Suppose you have a fairly large project, the heart of which is some kind of API. Technologies are not important, but for context: PHP7 and GraphQL.
Then there are some clients that work with the API:
- CLIENT1 – control panel (admin) / ReactJS
- CLIENT2 – client for guests / PHP
- CLIENT3 – personal account for registered / ReactJS
- CLIENT4 – blog / PHP
Now the user is authenticated to the API through the JWT-token. In short, we make a request with a login and password, receive a token and use it to make already authorized requests.
Then I was faced with the following question: how to authenticate clients?
The API has a number of requests that JWT does not cover, that is, data for these requests can be obtained without authentication. For example, a user visits CLIENT4, CLIENT4, in turn, makes an API request, gets a list of articles and shows them to the user (the user can be a guest). Everything is correct here.
However, there remains such an option when the user can bypass CLIENT4, make a request to the API and receive data directly. The question is, what is the best way to close the API from all direct requests and only give access to certain clients?
Some additional thoughts.
A good and secure option would be to restrict access and make the API local, however some clients may be on a different server or require external access (eg mobile devices).
I refused to use the OAuth2 protocol, since, in fact, there is no third party in the project.
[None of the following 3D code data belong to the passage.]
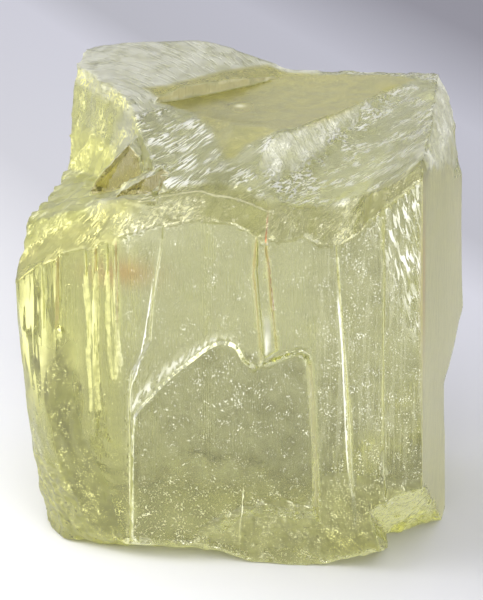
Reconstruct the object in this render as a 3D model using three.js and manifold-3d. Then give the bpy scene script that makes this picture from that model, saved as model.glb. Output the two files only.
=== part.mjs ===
// Raw spodumene: one cleavage block of clear yellow-green crystal, broken across its top
// and its foot. All lengths are millimetres, +Z is up along the crystal's long axis, -Y is
// the outward side of the large front cleavage face, and +X is to its right.
// The block starts as the crystal's cleavage prism with thin cleavage sheets clinging to
// its faces. The surfaces along which pieces broke off then cut it to shape.
import * as THREE from 'three';
import { mergeVertices } from 'three/addons/utils/BufferGeometryUtils.js';
import { ImprovedNoise } from 'three/addons/math/ImprovedNoise.js';
import Module from 'manifold-3d';

const wasm = await Module();
wasm.setup();

// Cleavage prism: its walls, and how far the foot is wider than the top
const FRONT_Y = -19.4;
const BACK_Y = 19.4;
const LEFT_X = -21;
const RIGHT_X = 22.6;
const TOP_Z = 52;
const FOOT_SPREAD = 0.9;
const RIGHT_BACK_SPREAD = 0.2;

// Heights of the broken top
const DISH_Z = 46.3;
const RAMP_Z = 49.8;
const SHOULDER_Z = 37;
const BOWL_Z = 41.2;
const SCOOP_Z = 39.6;
const NOSE_Z = 42.3;
const SHELF_Z = 39.9;

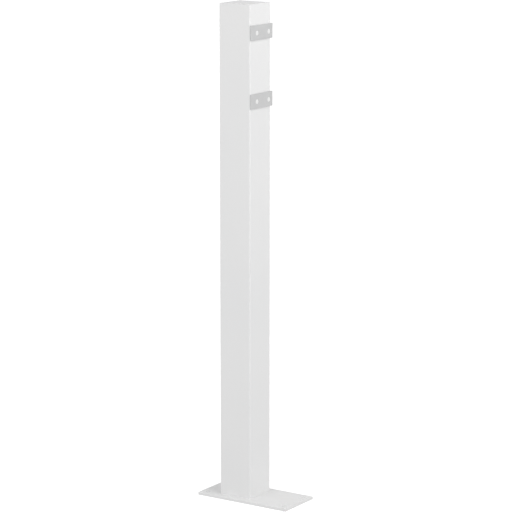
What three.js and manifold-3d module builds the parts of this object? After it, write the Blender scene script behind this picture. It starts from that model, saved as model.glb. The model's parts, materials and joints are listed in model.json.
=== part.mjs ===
// Charger post: a square steel tube standing on a rectangular foot plate, with two
// perforated strips on its front face that carry a wall-type charge point.
// Millimetres, +Z up. Origin: centre of the foot plate's underside.
// -Y is the front (the face with the strips), +Y the rear.
import * as THREE from 'three';
import { mergeVertices } from 'three/addons/utils/BufferGeometryUtils.js';
import Module from 'manifold-3d';

const wasm = await Module();
wasm.setup();

// ---------------------------------------------------------------- dimensions
const GAP = 0.3;                // clearance between touching pieces
const TOTAL_H = 1380;           // floor to top of the post

const PLATE_L = 292;            // foot plate along Y
const PLATE_W = 142;            // foot plate along X
const PLATE_T = 8;
const PLATE_R = 2;              // corner radius
const ANCHOR_X = 50;            // half spacing of the anchor holes
const ANCHOR_Y = 125;
const ANCHOR_D = 14;
const ENTRY_D = 50;             // cable entry through the plate

const TUBE = 100;               // outside width of the square tube
const WALL = 3;
const TUBE_R = 3;               // outside corner radius
const TUBE_RI = 0.8;            // inside corner radius
const POST_Y = 34;              // post centre behind the plate centre
const TUBE_Z0 = PLATE_T + GAP;

const CAP_T = 3.5;              // flush cap plate
const CAP_SKIRT = 24;           // depth of the skirt under the cap plate
const CAP_SIDE = TUBE - 2 * WALL - 2 * GAP;

const STRIP_W = 106.5;           // strip along X
const STRIP_X = 3.15;           // its middle: one end flush with the tube, the other past it
const STRIP_H = 40.5;
const STRIP_T = 2.5;
const STRIP_R = 0.5;
const STRIP_Z = { upper: 1303.2, lower: 1118.2 };
const STRIP_HOLE_D = 14;
const STRIP_HOLE_X = [-19, 38.3];
const STRIP_HOLE_DROP = 1.6;    // hole centres below the strip's middle

const PIN_D = 6.4;              // shank of the push-in caps that close the strips' holes
const BARB_D = 8.6;

const FIX_X = [-36, 12];        // two M5 studs welded to the back of each strip
const FIX_D = 5;
const FIX_END = 10.2;           // end of the stud behind the tube's front face
const FIX_WASHER_D = 10;        // washer on the inner face of the wall
const FIX_WASHER_T = 1;
const FIX_NUT_AF = 8;
const FIX_NUT_H = 4;

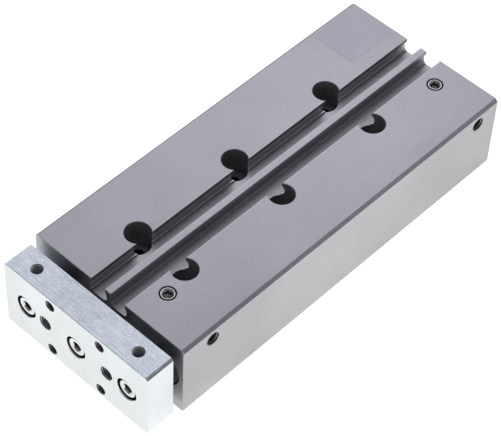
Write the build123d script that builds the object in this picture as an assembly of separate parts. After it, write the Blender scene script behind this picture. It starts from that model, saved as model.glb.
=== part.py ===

Therefore, it turns out not quite what is needed.
The only option that comes to mind so far is some additional token that is stored by each client and gets access to the API by substituting in each request.
Actually, I would like to receive tips / recommendations, perhaps links to technologies / protocols that I missed.
Think in the direction of certificate authorization. Generate a self-signed certificate for each client. Configure apache2, nginx, etc. (I don’t know what is your server) to access certain URLs using certificates. In especially protected cases, you require the client to sign each of his requests to the server with his private key, check the signature on the server side with the client's public key (since you issue the certificate, you have it).